STATED TASK: Please reproduce every record, keeping each one exactly as written.

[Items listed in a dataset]

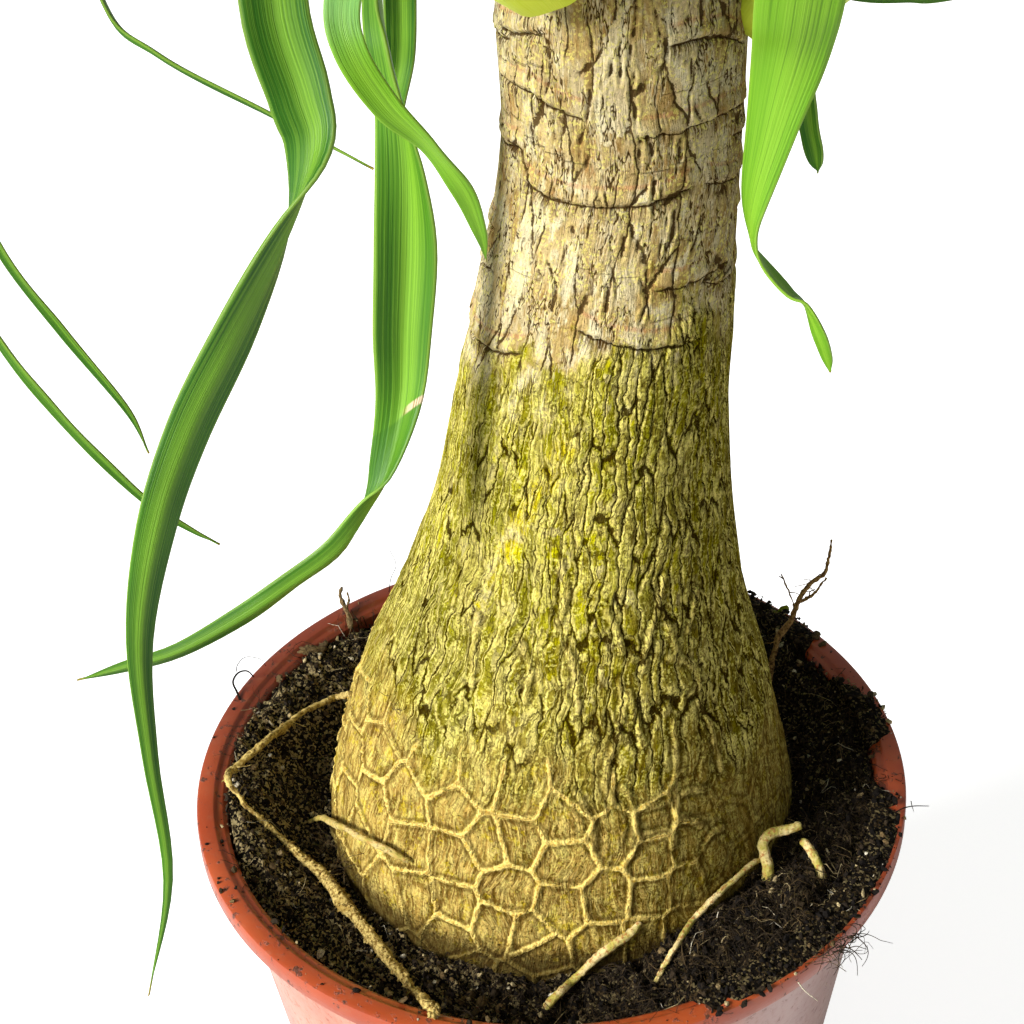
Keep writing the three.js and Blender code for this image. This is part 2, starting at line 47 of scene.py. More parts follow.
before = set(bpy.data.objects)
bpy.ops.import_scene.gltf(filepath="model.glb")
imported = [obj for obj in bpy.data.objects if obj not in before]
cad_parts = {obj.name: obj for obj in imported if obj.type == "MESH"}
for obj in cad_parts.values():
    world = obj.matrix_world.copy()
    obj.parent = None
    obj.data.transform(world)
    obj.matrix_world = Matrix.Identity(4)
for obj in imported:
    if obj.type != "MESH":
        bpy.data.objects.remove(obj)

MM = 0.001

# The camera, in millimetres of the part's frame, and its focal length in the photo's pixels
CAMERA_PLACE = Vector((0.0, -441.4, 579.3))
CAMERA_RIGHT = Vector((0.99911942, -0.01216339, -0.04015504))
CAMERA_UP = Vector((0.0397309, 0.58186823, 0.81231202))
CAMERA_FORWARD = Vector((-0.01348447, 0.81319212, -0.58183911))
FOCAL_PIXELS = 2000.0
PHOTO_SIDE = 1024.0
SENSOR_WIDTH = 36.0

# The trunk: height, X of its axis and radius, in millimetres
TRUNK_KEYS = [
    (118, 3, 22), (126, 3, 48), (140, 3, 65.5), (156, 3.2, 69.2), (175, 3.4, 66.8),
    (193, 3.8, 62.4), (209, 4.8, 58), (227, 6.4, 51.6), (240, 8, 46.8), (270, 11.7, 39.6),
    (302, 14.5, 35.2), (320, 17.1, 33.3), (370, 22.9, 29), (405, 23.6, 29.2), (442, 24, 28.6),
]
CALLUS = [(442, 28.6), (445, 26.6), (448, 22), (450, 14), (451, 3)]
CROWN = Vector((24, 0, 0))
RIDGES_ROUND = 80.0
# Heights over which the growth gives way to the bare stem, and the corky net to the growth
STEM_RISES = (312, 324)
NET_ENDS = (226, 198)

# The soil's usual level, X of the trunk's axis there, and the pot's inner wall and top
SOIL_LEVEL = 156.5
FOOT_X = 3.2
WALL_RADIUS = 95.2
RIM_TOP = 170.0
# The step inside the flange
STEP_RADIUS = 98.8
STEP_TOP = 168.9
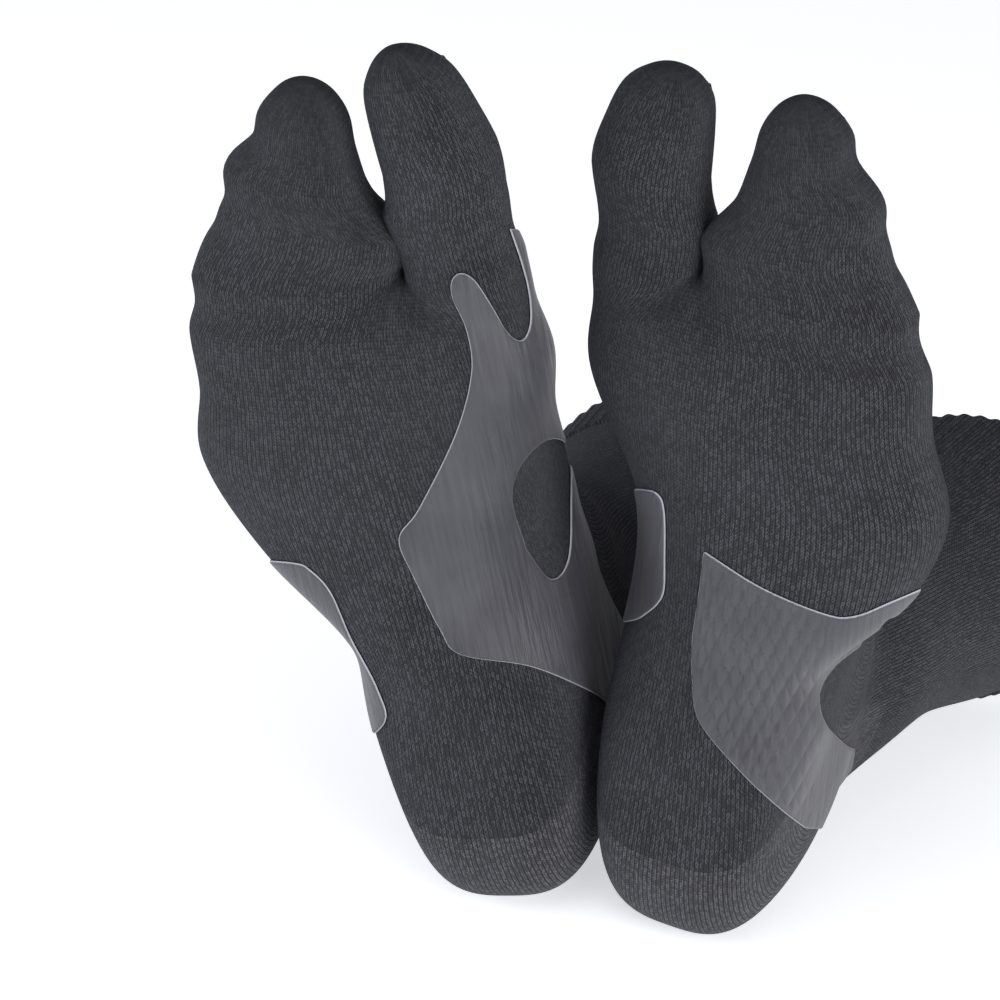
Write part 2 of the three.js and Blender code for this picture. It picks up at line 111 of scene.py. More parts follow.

TASK RESULT:
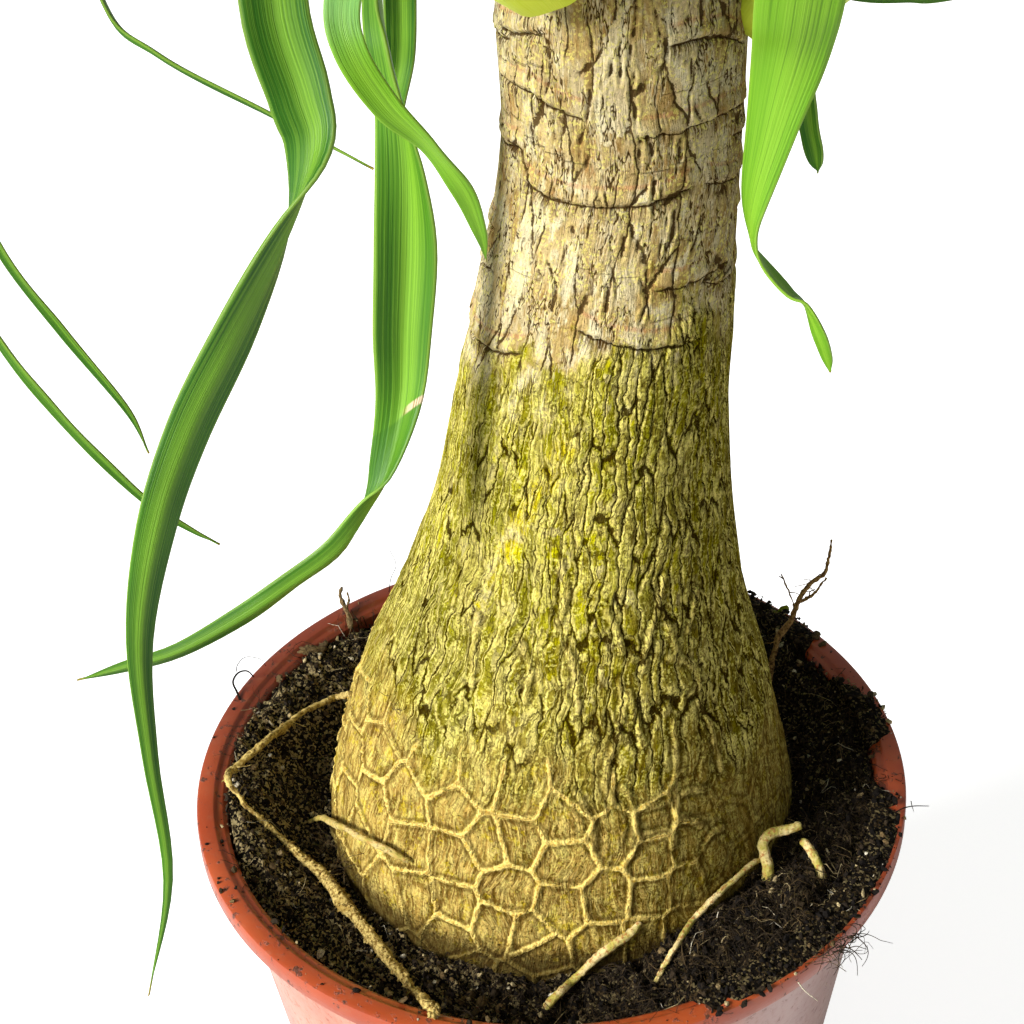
Keep writing the three.js and Blender code for this image. This is part 2, starting at line 47 of scene.py. More parts follow.
before = set(bpy.data.objects)
bpy.ops.import_scene.gltf(filepath="model.glb")
imported = [obj for obj in bpy.data.objects if obj not in before]
cad_parts = {obj.name: obj for obj in imported if obj.type == "MESH"}
for obj in cad_parts.values():
    world = obj.matrix_world.copy()
    obj.parent = None
    obj.data.transform(world)
    obj.matrix_world = Matrix.Identity(4)
for obj in imported:
    if obj.type != "MESH":
        bpy.data.objects.remove(obj)

MM = 0.001

# The camera, in millimetres of the part's frame, and its focal length in the photo's pixels
CAMERA_PLACE = Vector((0.0, -441.4, 579.3))
CAMERA_RIGHT = Vector((0.99911942, -0.01216339, -0.04015504))
CAMERA_UP = Vector((0.0397309, 0.58186823, 0.81231202))
CAMERA_FORWARD = Vector((-0.01348447, 0.81319212, -0.58183911))
FOCAL_PIXELS = 2000.0
PHOTO_SIDE = 1024.0
SENSOR_WIDTH = 36.0

# The trunk: height, X of its axis and radius, in millimetres
TRUNK_KEYS = [
    (118, 3, 22), (126, 3, 48), (140, 3, 65.5), (156, 3.2, 69.2), (175, 3.4, 66.8),
    (193, 3.8, 62.4), (209, 4.8, 58), (227, 6.4, 51.6), (240, 8, 46.8), (270, 11.7, 39.6),
    (302, 14.5, 35.2), (320, 17.1, 33.3), (370, 22.9, 29), (405, 23.6, 29.2), (442, 24, 28.6),
]
CALLUS = [(442, 28.6), (445, 26.6), (448, 22), (450, 14), (451, 3)]
CROWN = Vector((24, 0, 0))
RIDGES_ROUND = 80.0
# Heights over which the growth gives way to the bare stem, and the corky net to the growth
STEM_RISES = (312, 324)
NET_ENDS = (226, 198)

# The soil's usual level, X of the trunk's axis there, and the pot's inner wall and top
SOIL_LEVEL = 156.5
FOOT_X = 3.2
WALL_RADIUS = 95.2
RIM_TOP = 170.0
# The step inside the flange
STEP_RADIUS = 98.8
STEP_TOP = 168.9
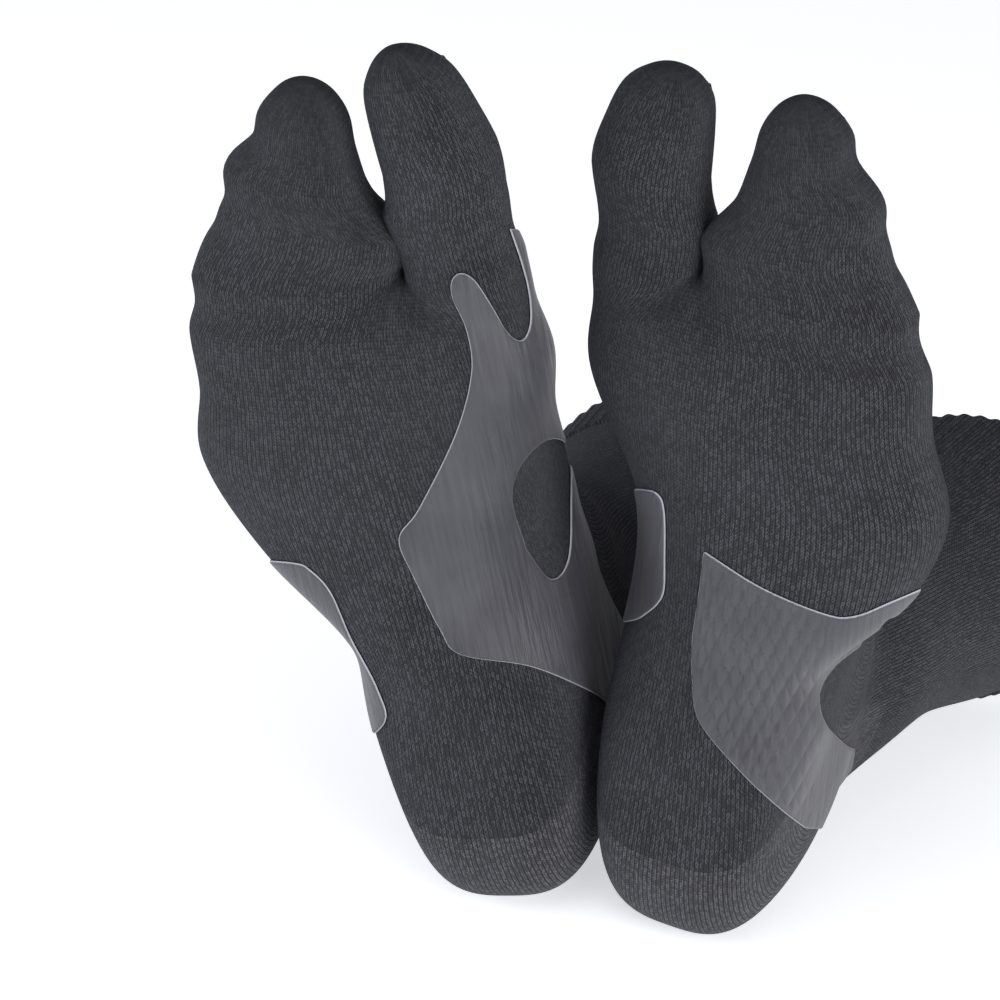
Write part 2 of the three.js and Blender code for this picture. It picks up at line 111 of scene.py. More parts follow.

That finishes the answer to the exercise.